Maybe it's time to stop searching in this way. It's not weak, immoral or bypass-y to stop engaging with so much pain.


Another great post I saw recently said the following: "[Let's] talk about how the rise of online activism gives the illusion of progress, while real systemic change is undermined by performative gestures. The algorithms favor sensationalism and 'clapbacks,' not meaningful dialogue or structural change; keeping people engaged in endless cycles...without actually challenging the institutions that perpetuate injustice." As this entire blog may suggest, this message struck something deep within me. It was a callout. Though I had been getting many signs and signals to surrender my position online - at least for a significant length of time - this was the one that helped me remember why.

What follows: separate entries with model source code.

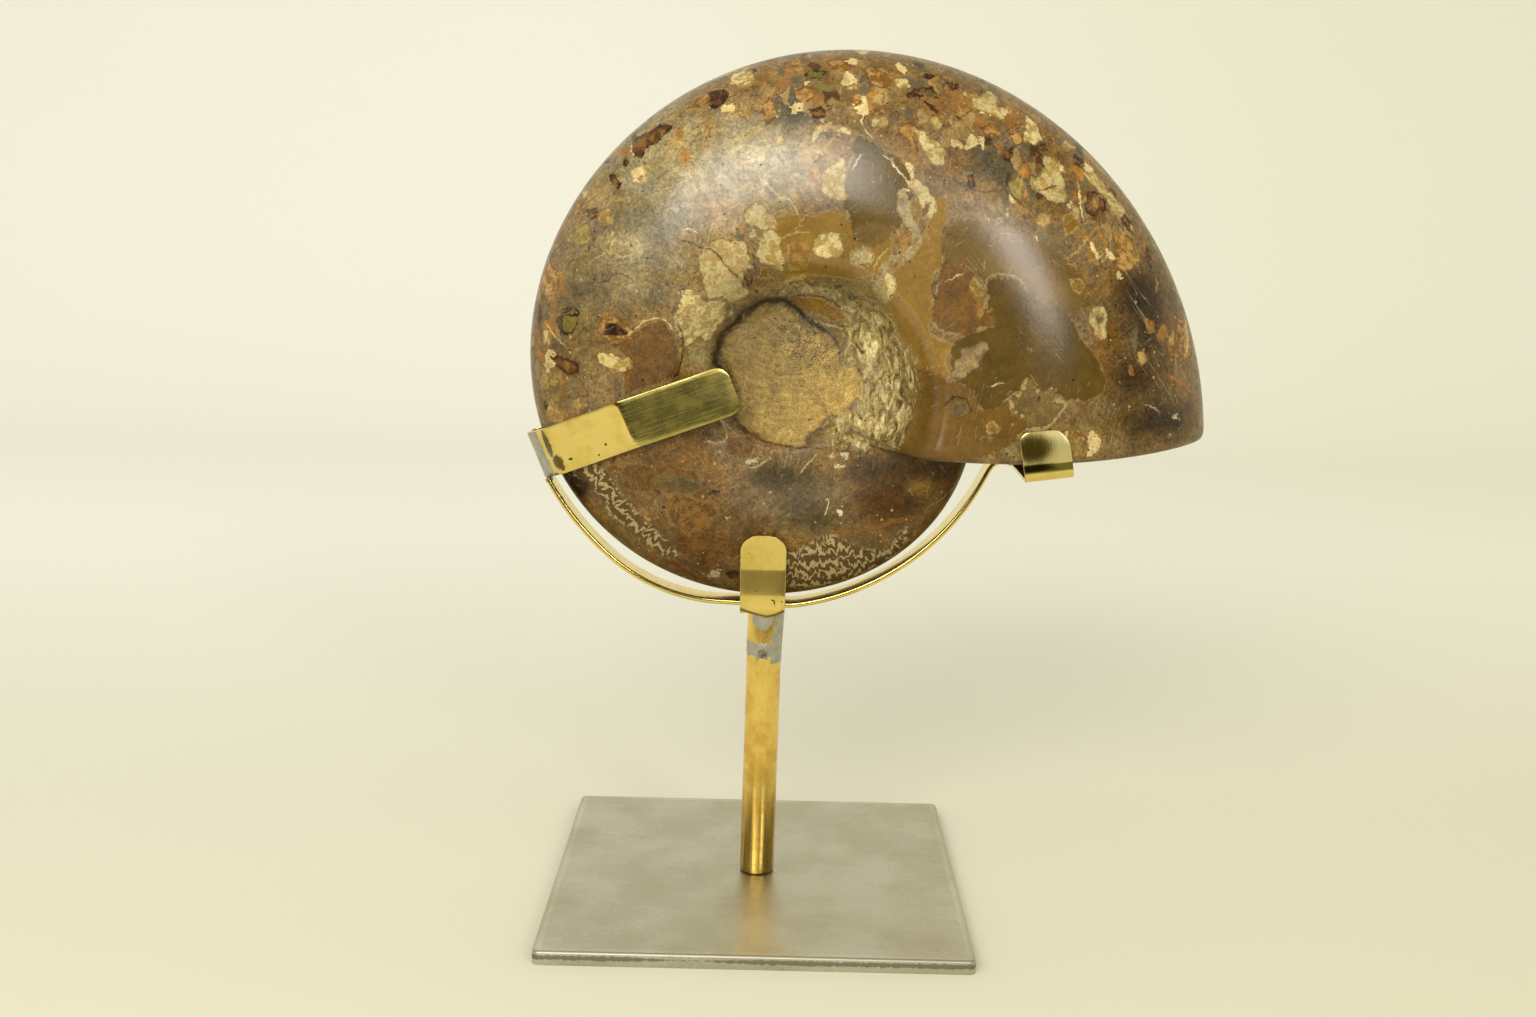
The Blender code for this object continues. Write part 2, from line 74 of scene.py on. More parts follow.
# ---------------------------------------------------------------- studio
# A cream paper sweep under and behind the stand, two large softboxes in front to its left and
# right, and an even cream room. The brass also mirrors the unlit part of the room behind them.
PAPER_BACK = "#f0efe4"
# The front and right tones are painted shade: the paper darkens where it comes forward under the stand and toward the
# right
PAPER_FRONT_SHADED = "#cfcdb8"
PAPER_RIGHT_SHADE = "#f8f7ee"
SWEEP_WIDE = 9.0
SWEEP_FRONT = -0.62
APRON_FRONT = -7.0
SWEEP_BACK = 1.10
SWEEP_CURVE = 0.80
SWEEP_TALL = 4.0
ROOM_CREAM = "#fffdf6"
ROOM_DARK = "#413c26"


def linear(code, alpha=1.0):
    """A colour's linear values from its sRGB hex code."""
    parts = [int(code[i : i + 2], 16) / 255.0 for i in (1, 3, 5)]
    return (*[p / 12.92 if p <= 0.04045 else ((p + 0.055) / 1.055) ** 2.4 for p in parts], alpha)


def add(tree, kind, *feeds, at=None, **settings):
    """Adds a node, or for an operation's name a Math node. Feeds are values, sockets or nodes, in
    the order of its inputs, where None leaves one alone; at gives more of them by name."""
    if kind.isupper():
        kind, settings["operation"] = "ShaderNodeMath", kind
    made = tree.nodes.new(kind)
    for name, value in settings.items():
        setattr(made, name, value)
    pairs = list(zip([s for s in made.inputs if s.enabled], feeds))
    pairs += [(made.inputs[name], feed) for name, feed in (at or {}).items()]
    for socket, feed in pairs:
        if isinstance(feed, bpy.types.Node):
            feed = next(s for s in feed.outputs if s.enabled)
        if isinstance(feed, bpy.types.NodeSocket):
            tree.links.new(feed, socket)
        elif feed is not None:
            socket.default_value = feed
    return made


def new_surface(name):
    """An empty material and its node tree."""
    surface = bpy.data.materials.new(name)
    surface.use_nodes = True
    surface.node_tree.nodes.clear()
    return surface, surface.node_tree


def add_piece(name, form, surface, sharp=35.0):
    """Turns a bmesh into an object at the origin, smooth but for its sharp edges."""
    bmesh.ops.recalc_face_normals(form, faces=form.faces)
    mesh = bpy.data.meshes.new(name)
    form.to_mesh(mesh)
    form.free()
    mesh.shade_smooth()
    mesh.set_sharp_from_angle(angle=math.radians(sharp))
    mesh.materials.append(surface)
    piece = bpy.data.objects.new(name, mesh)
    bpy.context.scene.collection.objects.link(piece)
    return piece


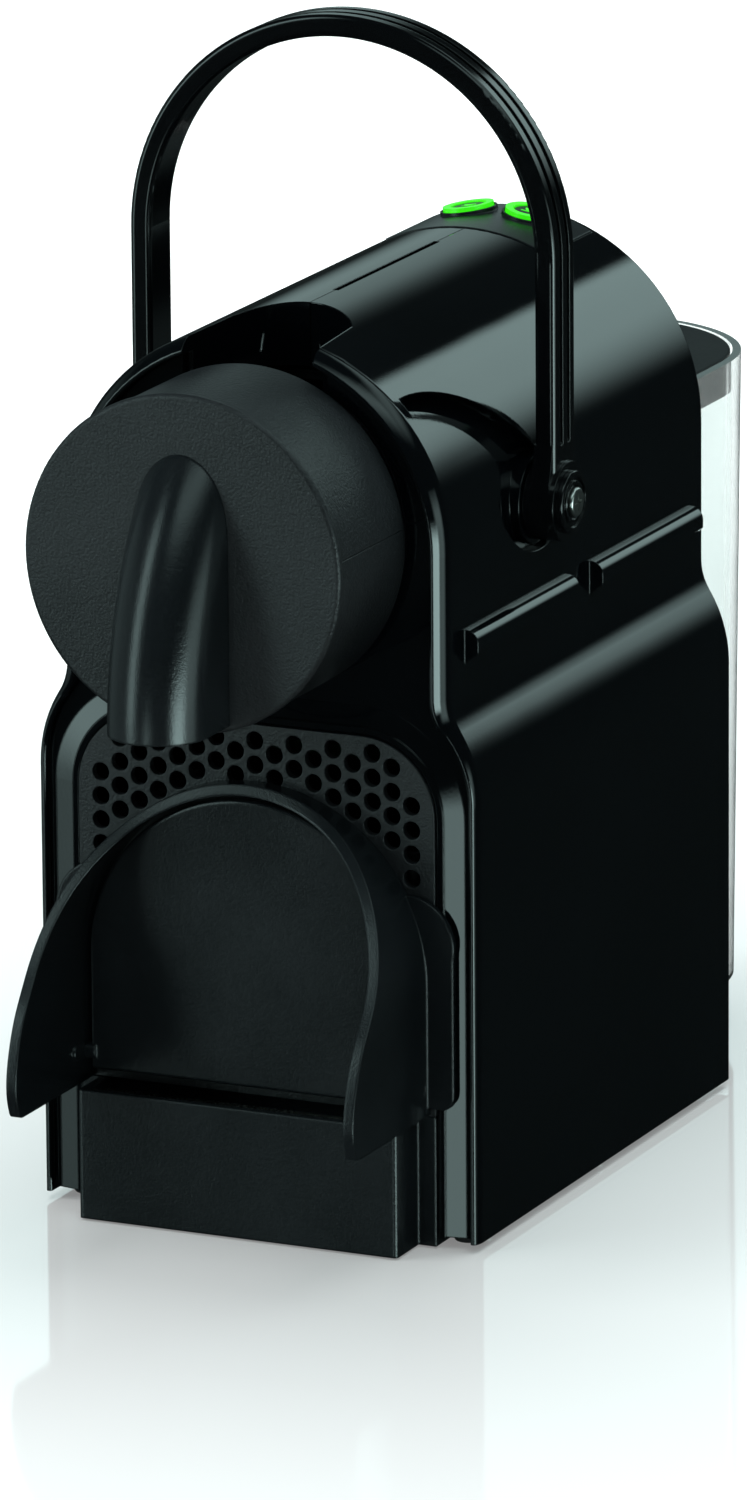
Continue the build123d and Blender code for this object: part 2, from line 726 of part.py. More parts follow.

There is a world out there - one being absolutely rocked by the karmic cycle of greed. We keep taking resources, and the planet is responding accordingly with larger storms and rising temperatures. The richest few keep hoarding wealth, and the most vulnerable populations are screaming for justice. Perhaps it's coincidence, but I don't believe so. I think it really is all connected.


I don't want to be numb to the pain anymore. I don't want to get used to it or continue on like everything is normal. I want the weight of it to penetrate me so deeply that it forces me to make a change in how I engage with it. I want the same for all of us, and I hope you can see that that isn't a threat. It would do us all some good.


So I'll leave you with this to think about: get off the internet. Feel the pain of the collective, if only for a few minutes. But allow yourself to feel it long enough to awaken the one in you who wants to see better for this world and its beings. We are trapped in a cycle of witnessing, perhaps living, nightmares, then running as fast as we can in the other direction. What would happen if we turned around and faced it?